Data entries

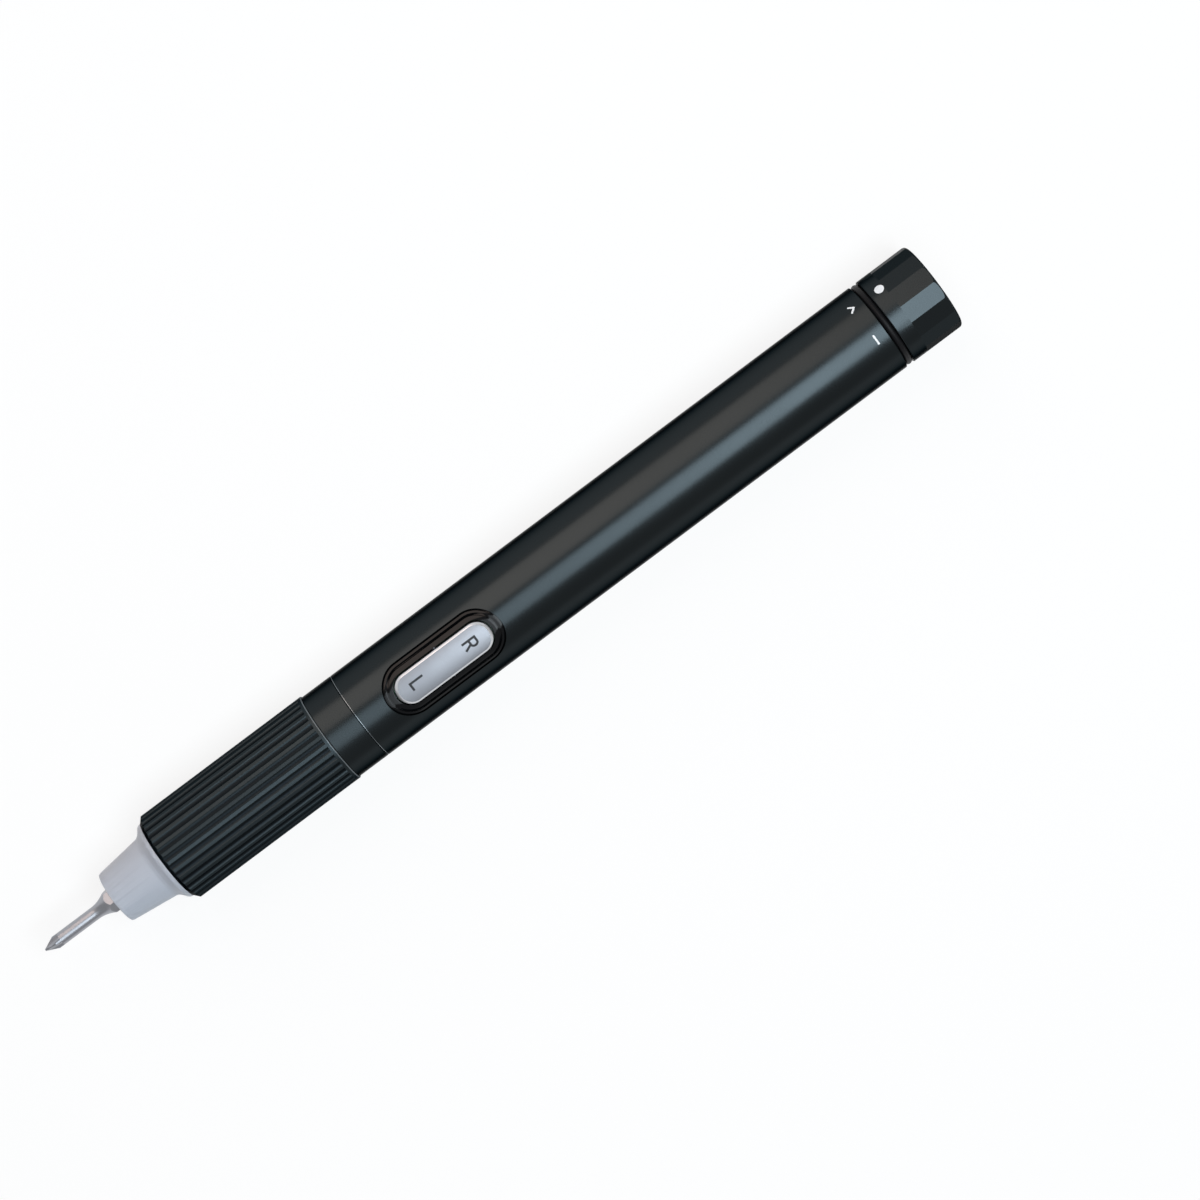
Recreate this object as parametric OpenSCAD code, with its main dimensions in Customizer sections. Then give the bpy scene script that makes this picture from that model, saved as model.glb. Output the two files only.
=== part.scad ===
// Pen-shaped electric torque screwdriver with a planetary gear motor.
// The spindle axis is X: the nose face is at x = 0, the bit points to -X, the tail cap is at +X.
// The rocker button is on top, at +Z. Sizes are in millimetres.

/* [Nose] */
// Length of the nose cone, from its face to the lip
nose_cone_len = 9.6; // [8:0.1:12]
// Length of the flared lip behind the cone
nose_lip_len = 1.8; // [1.4:0.1:3]
// Diameter of the nose face
nose_tip_d = 10.2; // [9.4:0.1:11]
// Diameter of the cone where the lip begins
nose_base_d = 12.3; // [11.6:0.1:13]
// Diameter of the lip against the grip collar
nose_lip_d = 15.7; // [15:0.1:16.4]
// Length of the spigot that holds the nose in the front housing
nose_spigot_len = 4.3; // [4:0.1:5]

/* [Grip collar] */
// Diameter over the ribs
collar_d = 17.7; // [17.4:0.1:19]
// Length of the ribbed collar
collar_len = 35.9; // [35:0.1:38]
// Number of ribs
rib_count = 32; // [24:1:40]
// Depth of the grooves between the ribs
groove_depth = 0.26; // [0.16:0.02:0.4]
// Radius of the round cutter that leaves each groove
groove_cut_r = 0.8; // [0.6:0.05:1]
// Length of the collar's front chamfer
collar_lead = 0.8; // [0.4:0.1:1.2]
// Plain rim left behind the grooves
rim_len = 0.7; // [0.4:0.1:2]

/* [Front housing] */
// Bore that holds the gearbox and the motor
housing_bore_d = 12.8; // [12.6:0.1:13]
// Wall of the housing tube under the collar
housing_wall = 0.9; // [0.7:0.05:1]
// Length of the smooth ring between the collar and the barrel
ring_len = 6.3; // [6:0.1:9]
// Length of the spigot that enters the barrel
housing_spigot_len = 5; // [4.6:0.1:5.2]

/* [Barrel] */
// Outside diameter of the barrel
barrel_d = 17.2; // [17:0.1:18.4]
// Chamfer on the barrel and ring edges
edge_chamfer = 0.12; // [0.05:0.01:0.2]

/* [Rocker button] */
// Distance from the front of the barrel to the rocker's pivot
rocker_from_barrel = 17.9; // [17.5:0.1:18.5]
// Length of the rocker's face
rocker_len = 20; // [18:0.1:20.4]
// Width of the rocker's face
rocker_w = 5.7; // [5:0.1:6]
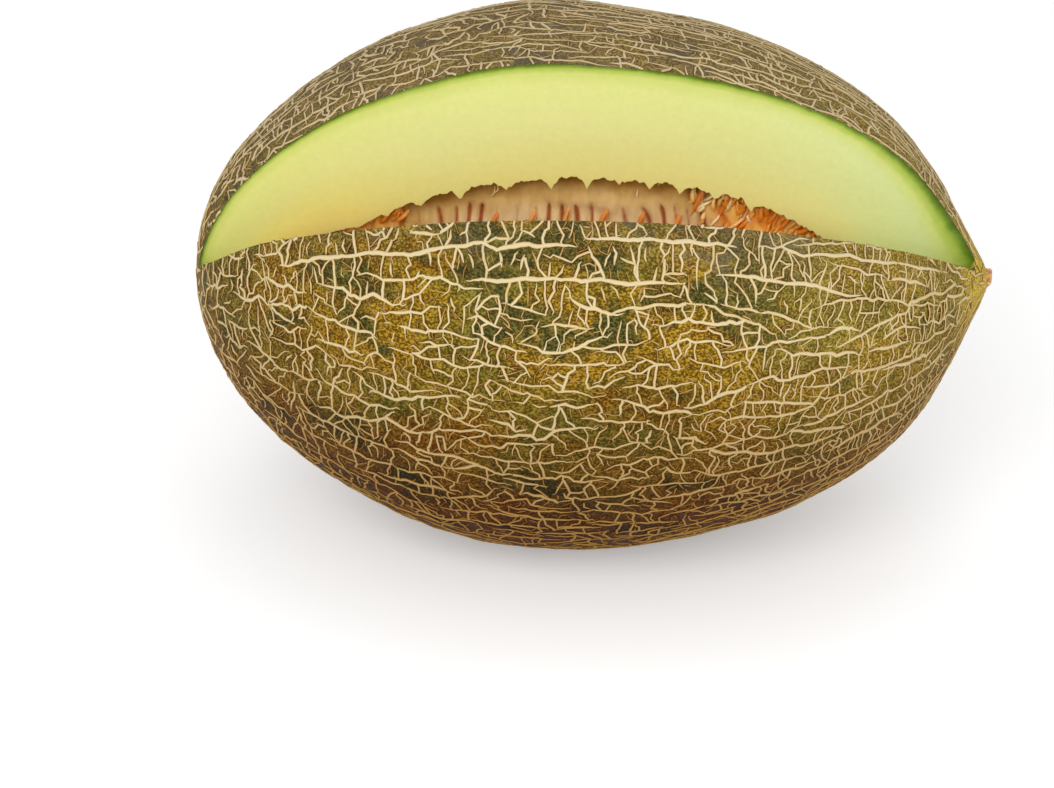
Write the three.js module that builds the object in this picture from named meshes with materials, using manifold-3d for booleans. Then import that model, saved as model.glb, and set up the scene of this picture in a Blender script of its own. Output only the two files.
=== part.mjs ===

→ Work instructions:
Please give an exact restatement of only the lines from the beginning of the material above to the line with "are in millimetres.", inclusive.

→ Answer:
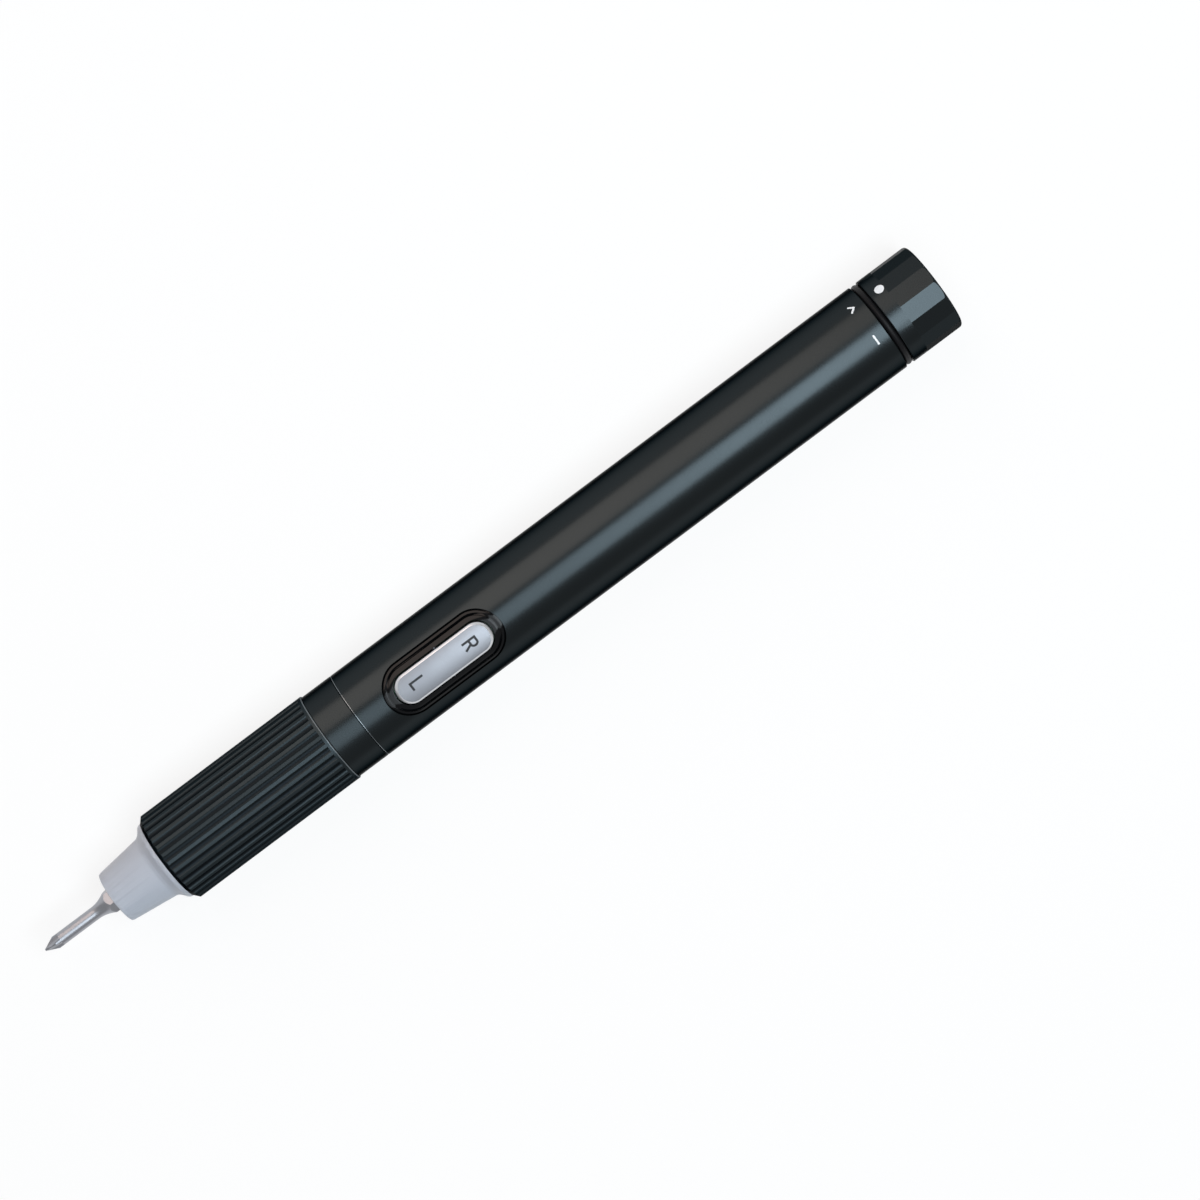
Recreate this object as parametric OpenSCAD code, with its main dimensions in Customizer sections. Then give the bpy scene script that makes this picture from that model, saved as model.glb. Output the two files only.
=== part.scad ===
// Pen-shaped electric torque screwdriver with a planetary gear motor.
// The spindle axis is X: the nose face is at x = 0, the bit points to -X, the tail cap is at +X.
// The rocker button is on top, at +Z. Sizes are in millimetres.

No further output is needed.